◆ WHAT YOU WILL DO
Gather up every line that includes the string "context".

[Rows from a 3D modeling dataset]
☆ ☆ ☆ ☆ ☆ ☆ ☆
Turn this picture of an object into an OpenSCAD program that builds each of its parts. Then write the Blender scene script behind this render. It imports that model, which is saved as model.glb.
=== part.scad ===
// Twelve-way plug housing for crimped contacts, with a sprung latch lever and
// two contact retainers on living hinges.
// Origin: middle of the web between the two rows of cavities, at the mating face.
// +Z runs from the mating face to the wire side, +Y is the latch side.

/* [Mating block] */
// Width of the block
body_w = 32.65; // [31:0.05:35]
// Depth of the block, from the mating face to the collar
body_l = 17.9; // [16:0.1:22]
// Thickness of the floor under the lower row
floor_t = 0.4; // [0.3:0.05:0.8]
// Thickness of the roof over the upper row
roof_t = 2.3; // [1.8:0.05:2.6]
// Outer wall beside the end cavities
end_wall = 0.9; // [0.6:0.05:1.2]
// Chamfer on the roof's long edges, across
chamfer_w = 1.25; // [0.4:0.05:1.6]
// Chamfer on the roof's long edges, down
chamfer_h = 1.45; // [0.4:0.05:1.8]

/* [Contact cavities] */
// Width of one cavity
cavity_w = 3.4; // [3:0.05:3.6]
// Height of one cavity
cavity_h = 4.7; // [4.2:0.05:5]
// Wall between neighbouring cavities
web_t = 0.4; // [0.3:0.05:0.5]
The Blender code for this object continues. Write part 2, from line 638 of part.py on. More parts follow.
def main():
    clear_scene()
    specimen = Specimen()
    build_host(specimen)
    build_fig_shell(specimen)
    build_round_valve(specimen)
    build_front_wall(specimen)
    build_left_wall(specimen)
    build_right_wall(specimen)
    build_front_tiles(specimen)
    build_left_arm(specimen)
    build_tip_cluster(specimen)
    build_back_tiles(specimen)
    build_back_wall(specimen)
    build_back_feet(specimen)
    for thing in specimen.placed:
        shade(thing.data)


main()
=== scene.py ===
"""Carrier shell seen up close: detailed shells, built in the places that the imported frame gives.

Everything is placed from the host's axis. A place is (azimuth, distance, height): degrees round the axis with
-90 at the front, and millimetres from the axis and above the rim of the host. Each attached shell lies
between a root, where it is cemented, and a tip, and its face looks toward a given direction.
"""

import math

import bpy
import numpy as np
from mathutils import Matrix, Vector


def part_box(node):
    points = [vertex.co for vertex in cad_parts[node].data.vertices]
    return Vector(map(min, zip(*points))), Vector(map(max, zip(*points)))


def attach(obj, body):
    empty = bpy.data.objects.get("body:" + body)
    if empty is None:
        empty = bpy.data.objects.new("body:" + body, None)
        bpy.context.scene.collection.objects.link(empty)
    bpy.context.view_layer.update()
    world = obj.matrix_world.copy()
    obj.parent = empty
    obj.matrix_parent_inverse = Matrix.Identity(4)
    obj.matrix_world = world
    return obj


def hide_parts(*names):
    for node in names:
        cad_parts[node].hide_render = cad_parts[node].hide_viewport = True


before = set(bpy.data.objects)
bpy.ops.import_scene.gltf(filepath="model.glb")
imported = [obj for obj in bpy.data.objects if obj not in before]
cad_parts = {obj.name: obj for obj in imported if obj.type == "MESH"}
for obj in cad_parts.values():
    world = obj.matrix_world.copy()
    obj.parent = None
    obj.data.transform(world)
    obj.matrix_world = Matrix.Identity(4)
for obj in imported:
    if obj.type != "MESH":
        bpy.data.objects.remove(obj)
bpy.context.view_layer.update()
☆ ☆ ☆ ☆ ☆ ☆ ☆
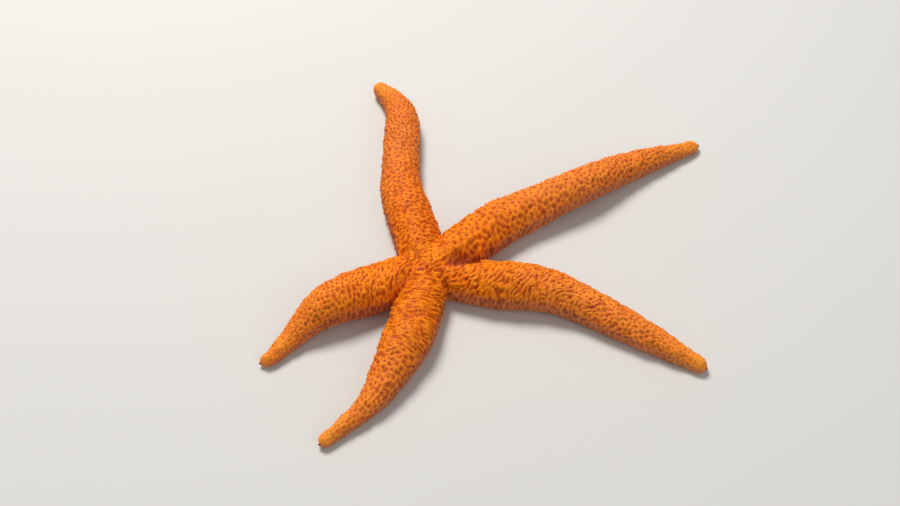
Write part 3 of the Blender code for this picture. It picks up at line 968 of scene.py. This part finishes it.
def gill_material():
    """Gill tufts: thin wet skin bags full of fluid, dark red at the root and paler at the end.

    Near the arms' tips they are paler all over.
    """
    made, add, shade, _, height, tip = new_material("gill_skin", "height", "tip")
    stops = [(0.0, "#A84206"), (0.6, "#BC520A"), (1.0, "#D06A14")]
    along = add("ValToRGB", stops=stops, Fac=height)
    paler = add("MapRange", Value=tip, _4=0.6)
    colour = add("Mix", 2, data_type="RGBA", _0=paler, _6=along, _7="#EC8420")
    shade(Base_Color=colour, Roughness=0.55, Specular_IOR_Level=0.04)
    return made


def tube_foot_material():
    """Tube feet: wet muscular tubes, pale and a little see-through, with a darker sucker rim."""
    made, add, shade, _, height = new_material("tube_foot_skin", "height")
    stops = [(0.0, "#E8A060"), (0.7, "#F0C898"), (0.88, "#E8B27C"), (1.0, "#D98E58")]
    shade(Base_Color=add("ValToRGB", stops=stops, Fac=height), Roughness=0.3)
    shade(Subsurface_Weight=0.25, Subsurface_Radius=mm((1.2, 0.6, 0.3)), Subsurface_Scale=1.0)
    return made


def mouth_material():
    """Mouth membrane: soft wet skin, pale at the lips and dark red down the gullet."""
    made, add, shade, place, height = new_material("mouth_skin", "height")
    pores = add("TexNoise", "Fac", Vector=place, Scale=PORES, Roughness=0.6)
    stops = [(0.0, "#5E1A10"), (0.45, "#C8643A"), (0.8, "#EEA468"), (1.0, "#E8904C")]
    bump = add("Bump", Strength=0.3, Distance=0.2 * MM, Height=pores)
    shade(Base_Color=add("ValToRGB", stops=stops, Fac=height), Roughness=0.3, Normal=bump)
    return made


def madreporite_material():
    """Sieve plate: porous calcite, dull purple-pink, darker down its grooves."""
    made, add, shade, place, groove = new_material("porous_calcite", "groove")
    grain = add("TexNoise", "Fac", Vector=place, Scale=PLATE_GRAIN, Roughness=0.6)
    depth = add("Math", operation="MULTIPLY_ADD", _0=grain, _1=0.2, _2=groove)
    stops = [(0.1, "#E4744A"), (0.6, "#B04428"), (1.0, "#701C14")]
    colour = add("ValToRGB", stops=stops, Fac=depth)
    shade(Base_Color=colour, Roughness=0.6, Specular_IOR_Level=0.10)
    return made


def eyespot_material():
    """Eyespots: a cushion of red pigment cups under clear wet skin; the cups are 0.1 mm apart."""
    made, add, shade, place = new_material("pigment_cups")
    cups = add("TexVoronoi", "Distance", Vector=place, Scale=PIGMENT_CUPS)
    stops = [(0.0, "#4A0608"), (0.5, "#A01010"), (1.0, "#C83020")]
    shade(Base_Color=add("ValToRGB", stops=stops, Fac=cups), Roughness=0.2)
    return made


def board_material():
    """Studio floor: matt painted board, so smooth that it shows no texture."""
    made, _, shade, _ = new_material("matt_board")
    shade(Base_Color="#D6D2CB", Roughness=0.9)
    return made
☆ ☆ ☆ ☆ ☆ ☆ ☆
◆ SOLVED EXERCISE
        bpy.context.scene.collection.objects.link(empty)
    bpy.context.view_layer.update()
bpy.context.view_layer.update()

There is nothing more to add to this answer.